The Pleyben Parish close (Enclos paroissial de Pleyben) is a cathedral complex in Pleyben. It includes the Saint-Germain church, a funeral chapel, a triumphal arch, and the calvary.
The building has two impressive bell towers, one known as the Saint Germain, built in the Renaissance style with a domed lantern at the top, and the other with a spire in the Gothic style. You can find out more about Pleyben Parish close here.
La Presqu'île de Crozon
The Crozon Peninsula is right at the tip of the middle of Brittany. The sea here is very clear with some of the best beaches in Brittany. We recommend a visit to the gorgeous Landevennec Abbey, where you’ll see the ruins of a medieval Benedictine monastery and a beautiful sea backdrop.
If you have time...
We don’t include Dinard in our self-drive itineraries, but it has a nice port and it’s good for luxury shopping.

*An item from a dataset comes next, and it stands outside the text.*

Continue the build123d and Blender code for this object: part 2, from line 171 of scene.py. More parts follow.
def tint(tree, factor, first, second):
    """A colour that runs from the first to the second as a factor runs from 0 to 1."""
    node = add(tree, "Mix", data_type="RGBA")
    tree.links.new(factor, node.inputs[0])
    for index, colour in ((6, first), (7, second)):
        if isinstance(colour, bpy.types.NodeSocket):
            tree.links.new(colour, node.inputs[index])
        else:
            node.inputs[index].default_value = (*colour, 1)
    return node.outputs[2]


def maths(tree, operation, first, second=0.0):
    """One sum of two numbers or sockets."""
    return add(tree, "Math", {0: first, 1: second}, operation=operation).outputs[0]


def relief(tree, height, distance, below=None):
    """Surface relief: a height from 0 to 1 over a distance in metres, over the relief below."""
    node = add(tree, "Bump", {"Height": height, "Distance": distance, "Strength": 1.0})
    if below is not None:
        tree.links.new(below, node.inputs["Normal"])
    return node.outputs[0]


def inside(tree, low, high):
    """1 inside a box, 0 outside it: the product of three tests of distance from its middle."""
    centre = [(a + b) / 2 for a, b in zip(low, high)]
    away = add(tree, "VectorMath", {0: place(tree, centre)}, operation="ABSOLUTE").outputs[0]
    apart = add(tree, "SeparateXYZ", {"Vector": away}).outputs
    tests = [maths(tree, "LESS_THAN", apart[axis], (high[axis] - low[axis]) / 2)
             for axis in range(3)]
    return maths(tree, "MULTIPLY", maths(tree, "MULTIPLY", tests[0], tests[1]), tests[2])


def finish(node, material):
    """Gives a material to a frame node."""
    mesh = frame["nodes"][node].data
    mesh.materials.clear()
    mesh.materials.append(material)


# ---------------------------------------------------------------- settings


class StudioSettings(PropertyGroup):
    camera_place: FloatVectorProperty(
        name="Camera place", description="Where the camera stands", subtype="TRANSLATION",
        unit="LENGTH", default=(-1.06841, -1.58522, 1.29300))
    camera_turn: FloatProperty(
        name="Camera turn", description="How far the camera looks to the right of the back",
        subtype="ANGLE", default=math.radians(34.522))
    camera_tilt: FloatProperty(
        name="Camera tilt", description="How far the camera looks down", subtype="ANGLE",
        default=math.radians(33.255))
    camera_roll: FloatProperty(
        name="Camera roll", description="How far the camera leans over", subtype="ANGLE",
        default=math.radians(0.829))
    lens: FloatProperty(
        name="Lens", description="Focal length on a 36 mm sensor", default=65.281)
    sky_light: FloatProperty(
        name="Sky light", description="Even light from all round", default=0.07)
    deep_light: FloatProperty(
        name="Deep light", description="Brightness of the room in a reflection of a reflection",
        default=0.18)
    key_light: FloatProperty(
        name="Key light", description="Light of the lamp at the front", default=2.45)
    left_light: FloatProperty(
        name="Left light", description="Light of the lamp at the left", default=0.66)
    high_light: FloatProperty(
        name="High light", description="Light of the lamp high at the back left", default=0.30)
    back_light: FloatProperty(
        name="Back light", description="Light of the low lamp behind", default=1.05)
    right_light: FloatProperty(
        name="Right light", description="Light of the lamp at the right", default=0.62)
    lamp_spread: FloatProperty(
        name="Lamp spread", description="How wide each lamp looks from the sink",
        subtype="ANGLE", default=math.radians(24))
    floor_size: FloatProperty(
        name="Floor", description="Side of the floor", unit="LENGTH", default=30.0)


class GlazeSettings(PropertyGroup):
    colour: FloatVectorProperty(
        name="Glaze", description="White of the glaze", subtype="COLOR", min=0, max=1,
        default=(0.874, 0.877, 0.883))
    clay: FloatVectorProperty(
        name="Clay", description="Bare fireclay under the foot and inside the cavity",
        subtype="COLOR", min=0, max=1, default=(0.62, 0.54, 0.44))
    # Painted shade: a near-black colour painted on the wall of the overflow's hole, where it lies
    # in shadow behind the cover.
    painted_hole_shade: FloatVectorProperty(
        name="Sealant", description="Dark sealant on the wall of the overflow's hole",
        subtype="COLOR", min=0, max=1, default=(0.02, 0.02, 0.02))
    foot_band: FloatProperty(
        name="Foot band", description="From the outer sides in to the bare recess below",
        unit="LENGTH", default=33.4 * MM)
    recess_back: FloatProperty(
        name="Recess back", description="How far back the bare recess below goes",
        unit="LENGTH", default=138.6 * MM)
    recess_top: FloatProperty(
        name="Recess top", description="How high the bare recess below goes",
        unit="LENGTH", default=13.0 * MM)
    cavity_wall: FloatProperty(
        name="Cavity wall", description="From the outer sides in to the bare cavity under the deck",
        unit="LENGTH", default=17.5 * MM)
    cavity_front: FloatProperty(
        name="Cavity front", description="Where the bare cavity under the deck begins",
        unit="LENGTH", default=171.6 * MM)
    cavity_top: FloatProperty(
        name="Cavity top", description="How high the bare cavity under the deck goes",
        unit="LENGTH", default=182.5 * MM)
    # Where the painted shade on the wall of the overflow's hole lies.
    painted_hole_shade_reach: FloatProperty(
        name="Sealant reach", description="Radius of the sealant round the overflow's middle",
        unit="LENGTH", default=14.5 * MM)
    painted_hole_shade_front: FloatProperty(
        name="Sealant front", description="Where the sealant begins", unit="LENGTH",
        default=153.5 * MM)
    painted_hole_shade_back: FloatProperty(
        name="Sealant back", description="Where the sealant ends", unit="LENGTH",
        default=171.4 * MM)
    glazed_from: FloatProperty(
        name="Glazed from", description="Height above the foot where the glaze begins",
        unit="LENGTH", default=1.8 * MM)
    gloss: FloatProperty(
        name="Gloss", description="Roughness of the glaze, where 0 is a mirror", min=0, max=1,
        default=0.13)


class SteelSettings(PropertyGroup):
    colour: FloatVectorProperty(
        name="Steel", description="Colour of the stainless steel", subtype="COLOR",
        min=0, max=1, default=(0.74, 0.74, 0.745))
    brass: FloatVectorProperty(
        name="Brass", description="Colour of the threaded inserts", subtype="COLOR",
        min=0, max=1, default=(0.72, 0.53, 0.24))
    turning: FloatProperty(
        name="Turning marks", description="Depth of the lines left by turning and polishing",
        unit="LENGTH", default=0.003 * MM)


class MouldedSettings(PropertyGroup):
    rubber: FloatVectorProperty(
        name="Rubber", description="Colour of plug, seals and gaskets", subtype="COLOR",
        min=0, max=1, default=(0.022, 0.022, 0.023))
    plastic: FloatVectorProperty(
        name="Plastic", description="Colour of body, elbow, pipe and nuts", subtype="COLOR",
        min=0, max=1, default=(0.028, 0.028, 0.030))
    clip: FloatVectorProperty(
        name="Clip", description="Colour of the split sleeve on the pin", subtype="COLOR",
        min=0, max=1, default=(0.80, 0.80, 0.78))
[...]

Roscoff is a nice place to explore if you’re arriving in Brittany by ferry from Plymouth, UK or Cork, Ireland. It has a very nice harbor, interesting historic houses that belonged to shopowners in the past, and a beautiful Gothic church.
Île de Batz
In the summer, there are regular ferries from Roscoff to the Île de Batz. It's a nice island to visit if you're staying in the Roscoff region, with sandy beaches, pretty seaside scenery, and an exotic garden. We don't typically include Roscoff and Île de Batz in our itineraries as it's very far out of the way if you then want to visit other parts of France. If you want to explore Brittany's islands, we prefer Ile aux Moines in the Morbihan Gulf or Ile de Bréhat, which are both easy to visit in a day from the mainland.